Short exercise:
Reproduce the lines from the one bearing "make_worktop(brushed)" through the one bearing "before = set(bpy.data.objects)", inclusive. Copy them exactly; include no other line.

##### Data shown #####

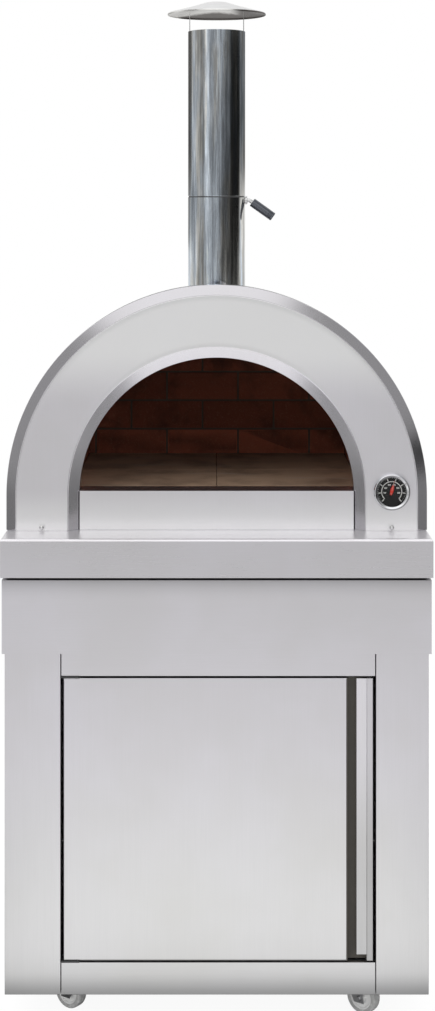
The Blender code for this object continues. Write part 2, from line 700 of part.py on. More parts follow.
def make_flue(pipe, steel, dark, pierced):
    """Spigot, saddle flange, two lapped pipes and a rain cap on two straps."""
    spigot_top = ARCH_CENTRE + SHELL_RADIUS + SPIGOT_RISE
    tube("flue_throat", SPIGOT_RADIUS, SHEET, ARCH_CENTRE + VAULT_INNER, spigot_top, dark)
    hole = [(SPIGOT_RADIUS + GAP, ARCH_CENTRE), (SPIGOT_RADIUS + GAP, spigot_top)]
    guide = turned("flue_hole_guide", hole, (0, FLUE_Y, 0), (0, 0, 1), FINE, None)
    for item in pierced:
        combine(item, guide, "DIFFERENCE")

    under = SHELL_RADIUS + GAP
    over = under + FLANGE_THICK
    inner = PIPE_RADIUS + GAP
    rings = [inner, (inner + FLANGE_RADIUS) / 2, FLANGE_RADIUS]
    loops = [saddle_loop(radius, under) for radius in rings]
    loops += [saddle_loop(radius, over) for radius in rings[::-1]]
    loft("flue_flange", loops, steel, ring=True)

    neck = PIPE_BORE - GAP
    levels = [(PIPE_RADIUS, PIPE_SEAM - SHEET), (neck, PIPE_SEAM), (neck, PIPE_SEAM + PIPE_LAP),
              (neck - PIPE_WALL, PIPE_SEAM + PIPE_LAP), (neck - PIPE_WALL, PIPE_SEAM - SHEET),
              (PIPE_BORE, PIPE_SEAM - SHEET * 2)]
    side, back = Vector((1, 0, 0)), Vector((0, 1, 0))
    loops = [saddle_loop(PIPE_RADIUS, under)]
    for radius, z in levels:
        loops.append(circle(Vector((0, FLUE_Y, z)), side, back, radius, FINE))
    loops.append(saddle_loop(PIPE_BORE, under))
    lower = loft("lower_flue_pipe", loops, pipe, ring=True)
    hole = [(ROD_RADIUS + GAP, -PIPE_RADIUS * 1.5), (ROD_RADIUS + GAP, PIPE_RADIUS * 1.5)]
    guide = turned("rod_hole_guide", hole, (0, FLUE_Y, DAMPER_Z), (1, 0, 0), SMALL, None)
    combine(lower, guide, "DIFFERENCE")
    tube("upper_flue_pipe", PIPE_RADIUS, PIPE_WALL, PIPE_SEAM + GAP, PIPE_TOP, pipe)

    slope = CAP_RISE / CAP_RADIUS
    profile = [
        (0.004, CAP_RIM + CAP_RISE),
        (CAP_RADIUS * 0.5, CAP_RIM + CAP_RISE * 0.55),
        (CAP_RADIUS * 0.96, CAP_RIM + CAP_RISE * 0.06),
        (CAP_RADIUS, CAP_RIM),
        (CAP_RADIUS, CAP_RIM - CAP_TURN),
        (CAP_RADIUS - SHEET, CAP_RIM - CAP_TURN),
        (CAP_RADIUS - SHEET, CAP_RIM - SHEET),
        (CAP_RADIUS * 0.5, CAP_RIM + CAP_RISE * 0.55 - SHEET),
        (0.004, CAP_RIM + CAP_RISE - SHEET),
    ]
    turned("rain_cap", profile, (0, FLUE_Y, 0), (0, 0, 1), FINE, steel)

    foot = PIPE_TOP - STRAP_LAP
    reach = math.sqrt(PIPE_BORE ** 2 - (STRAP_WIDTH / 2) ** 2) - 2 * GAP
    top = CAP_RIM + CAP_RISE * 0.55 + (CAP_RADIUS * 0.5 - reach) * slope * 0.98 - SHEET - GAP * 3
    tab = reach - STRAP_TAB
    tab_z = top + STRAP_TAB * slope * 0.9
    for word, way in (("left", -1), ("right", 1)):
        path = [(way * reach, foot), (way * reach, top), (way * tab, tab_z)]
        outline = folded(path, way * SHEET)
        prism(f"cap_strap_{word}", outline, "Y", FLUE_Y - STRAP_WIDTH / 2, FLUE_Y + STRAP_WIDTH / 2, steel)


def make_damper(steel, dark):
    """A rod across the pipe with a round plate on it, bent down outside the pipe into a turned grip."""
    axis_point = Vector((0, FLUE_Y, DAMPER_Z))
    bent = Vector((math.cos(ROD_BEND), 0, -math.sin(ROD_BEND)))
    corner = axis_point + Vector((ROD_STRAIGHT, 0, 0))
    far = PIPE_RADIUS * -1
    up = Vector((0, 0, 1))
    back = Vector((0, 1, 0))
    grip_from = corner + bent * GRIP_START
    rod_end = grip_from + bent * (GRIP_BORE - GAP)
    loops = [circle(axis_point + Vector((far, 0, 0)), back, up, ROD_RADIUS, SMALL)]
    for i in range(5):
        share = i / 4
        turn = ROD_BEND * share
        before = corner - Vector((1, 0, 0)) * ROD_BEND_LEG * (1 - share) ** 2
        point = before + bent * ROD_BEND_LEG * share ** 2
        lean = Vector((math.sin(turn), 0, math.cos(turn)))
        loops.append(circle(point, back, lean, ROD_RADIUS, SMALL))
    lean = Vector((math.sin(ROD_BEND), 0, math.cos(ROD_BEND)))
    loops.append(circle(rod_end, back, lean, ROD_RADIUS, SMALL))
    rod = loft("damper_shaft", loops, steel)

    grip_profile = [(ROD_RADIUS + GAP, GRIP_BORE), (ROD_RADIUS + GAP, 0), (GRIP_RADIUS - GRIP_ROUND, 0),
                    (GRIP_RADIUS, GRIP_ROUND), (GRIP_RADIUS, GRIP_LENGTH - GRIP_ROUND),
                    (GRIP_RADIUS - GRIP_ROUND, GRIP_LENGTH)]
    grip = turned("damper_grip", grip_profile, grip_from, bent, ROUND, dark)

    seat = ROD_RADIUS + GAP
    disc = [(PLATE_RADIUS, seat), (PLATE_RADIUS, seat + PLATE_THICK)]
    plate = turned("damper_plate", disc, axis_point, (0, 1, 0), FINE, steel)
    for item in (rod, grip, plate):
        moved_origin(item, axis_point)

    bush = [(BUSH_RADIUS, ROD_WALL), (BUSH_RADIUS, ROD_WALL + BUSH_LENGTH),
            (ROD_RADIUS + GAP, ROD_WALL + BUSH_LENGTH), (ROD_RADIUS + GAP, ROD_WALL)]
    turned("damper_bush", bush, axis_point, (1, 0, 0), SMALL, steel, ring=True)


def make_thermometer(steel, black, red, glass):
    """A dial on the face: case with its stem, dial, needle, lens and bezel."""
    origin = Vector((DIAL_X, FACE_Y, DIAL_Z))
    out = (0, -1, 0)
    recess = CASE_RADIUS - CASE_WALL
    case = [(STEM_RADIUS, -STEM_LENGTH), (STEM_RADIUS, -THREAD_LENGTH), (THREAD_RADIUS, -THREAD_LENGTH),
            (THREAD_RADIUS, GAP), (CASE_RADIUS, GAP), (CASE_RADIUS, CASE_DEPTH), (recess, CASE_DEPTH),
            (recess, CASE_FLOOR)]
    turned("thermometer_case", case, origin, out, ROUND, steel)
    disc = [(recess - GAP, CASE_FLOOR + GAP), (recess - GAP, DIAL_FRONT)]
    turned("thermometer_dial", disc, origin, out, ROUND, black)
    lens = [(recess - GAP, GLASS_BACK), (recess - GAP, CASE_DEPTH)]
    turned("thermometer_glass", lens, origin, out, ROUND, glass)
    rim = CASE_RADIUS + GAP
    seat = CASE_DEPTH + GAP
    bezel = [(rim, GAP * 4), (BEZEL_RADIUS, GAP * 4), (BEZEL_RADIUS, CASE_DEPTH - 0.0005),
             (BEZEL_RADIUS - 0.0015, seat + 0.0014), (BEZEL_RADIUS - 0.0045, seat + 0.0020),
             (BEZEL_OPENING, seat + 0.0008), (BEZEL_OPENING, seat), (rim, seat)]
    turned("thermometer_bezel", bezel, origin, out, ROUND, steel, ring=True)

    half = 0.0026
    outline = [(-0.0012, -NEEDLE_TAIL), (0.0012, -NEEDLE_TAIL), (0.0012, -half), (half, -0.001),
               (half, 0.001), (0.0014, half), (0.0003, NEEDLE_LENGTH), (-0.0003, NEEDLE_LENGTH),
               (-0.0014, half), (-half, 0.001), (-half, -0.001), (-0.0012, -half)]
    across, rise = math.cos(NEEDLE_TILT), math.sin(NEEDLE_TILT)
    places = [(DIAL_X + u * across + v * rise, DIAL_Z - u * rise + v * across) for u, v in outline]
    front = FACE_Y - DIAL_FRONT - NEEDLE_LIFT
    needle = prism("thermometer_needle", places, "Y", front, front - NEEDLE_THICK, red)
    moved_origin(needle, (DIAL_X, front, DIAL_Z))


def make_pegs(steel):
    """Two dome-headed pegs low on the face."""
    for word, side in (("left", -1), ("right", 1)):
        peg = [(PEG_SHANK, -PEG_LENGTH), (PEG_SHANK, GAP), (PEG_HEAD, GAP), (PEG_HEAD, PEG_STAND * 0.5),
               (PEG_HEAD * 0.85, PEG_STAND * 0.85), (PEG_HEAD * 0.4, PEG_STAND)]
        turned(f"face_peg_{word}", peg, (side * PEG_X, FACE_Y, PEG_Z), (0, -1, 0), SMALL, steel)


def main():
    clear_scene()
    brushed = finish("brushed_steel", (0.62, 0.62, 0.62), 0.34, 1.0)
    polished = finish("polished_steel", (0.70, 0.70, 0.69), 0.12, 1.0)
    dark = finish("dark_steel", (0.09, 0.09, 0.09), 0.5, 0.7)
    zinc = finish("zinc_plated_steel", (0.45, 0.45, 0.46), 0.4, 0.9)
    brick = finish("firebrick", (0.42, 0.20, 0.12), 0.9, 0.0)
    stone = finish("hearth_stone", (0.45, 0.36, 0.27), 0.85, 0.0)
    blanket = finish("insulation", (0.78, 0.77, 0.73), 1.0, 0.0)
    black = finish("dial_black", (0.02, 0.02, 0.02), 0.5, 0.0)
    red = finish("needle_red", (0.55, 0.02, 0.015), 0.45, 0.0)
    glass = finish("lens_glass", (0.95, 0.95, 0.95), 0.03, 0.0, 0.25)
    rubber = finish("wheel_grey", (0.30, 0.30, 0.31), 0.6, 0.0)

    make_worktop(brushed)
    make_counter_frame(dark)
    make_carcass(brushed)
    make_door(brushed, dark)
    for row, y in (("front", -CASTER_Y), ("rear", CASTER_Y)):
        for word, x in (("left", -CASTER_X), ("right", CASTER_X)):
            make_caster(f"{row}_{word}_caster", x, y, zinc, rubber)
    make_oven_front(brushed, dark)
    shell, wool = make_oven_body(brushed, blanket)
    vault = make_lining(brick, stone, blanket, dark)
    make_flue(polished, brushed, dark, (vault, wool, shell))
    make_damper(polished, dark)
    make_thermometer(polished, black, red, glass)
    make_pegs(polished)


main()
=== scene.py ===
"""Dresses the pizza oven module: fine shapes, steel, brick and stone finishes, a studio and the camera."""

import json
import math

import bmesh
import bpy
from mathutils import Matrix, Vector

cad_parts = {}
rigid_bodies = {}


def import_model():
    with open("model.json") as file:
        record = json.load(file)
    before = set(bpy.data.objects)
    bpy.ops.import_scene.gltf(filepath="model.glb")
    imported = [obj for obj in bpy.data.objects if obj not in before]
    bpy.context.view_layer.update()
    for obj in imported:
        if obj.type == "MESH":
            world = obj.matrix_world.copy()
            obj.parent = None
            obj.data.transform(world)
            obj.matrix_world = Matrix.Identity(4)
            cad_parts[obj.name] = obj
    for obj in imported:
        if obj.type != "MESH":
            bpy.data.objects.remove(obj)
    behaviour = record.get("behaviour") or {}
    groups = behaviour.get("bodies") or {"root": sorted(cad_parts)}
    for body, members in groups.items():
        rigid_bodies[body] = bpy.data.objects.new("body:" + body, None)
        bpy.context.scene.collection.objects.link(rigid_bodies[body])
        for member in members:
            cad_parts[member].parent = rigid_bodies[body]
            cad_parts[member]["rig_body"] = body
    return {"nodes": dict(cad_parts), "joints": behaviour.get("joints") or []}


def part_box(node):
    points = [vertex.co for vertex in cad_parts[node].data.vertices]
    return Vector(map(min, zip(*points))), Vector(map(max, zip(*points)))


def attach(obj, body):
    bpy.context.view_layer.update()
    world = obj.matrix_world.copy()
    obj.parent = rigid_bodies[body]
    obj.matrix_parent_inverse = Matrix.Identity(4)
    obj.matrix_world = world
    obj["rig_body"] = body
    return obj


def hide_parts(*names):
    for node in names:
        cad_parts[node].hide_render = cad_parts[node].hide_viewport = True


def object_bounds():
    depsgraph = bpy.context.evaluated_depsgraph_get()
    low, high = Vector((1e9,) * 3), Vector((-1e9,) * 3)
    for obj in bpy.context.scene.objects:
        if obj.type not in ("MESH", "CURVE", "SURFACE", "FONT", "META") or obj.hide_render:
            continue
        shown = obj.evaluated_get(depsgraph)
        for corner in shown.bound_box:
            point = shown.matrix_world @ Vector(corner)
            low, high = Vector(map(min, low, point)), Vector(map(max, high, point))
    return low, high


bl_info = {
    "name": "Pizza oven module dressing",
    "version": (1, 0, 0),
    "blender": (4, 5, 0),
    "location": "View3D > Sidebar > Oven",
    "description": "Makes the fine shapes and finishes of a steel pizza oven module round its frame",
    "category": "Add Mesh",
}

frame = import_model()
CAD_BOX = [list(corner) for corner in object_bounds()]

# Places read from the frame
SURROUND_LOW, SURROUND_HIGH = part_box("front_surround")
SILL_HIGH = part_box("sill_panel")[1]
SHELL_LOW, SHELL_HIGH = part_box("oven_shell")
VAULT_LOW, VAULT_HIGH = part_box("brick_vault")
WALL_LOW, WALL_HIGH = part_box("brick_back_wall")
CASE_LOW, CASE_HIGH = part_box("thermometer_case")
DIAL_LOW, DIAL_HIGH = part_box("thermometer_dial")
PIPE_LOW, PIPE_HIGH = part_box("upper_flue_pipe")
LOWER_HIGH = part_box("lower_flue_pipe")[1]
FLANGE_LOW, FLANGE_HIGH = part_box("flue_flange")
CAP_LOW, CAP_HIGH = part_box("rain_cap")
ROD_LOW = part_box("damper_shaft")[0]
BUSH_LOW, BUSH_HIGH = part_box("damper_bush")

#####

Problem solution:
    make_worktop(brushed)
    make_counter_frame(dark)
    make_carcass(brushed)
    make_door(brushed, dark)
    for row, y in (("front", -CASTER_Y), ("rear", CASTER_Y)):
        for word, x in (("left", -CASTER_X), ("right", CASTER_X)):
            make_caster(f"{row}_{word}_caster", x, y, zinc, rubber)
    make_oven_front(brushed, dark)
    shell, wool = make_oven_body(brushed, blanket)
    vault = make_lining(brick, stone, blanket, dark)
    make_flue(polished, brushed, dark, (vault, wool, shell))
    make_damper(polished, dark)
    make_thermometer(polished, black, red, glass)
    make_pegs(polished)


main()
=== scene.py ===
"""Dresses the pizza oven module: fine shapes, steel, brick and stone finishes, a studio and the camera."""

import json
import math

import bmesh
import bpy
from mathutils import Matrix, Vector

cad_parts = {}
rigid_bodies = {}


def import_model():
    with open("model.json") as file:
        record = json.load(file)
    before = set(bpy.data.objects)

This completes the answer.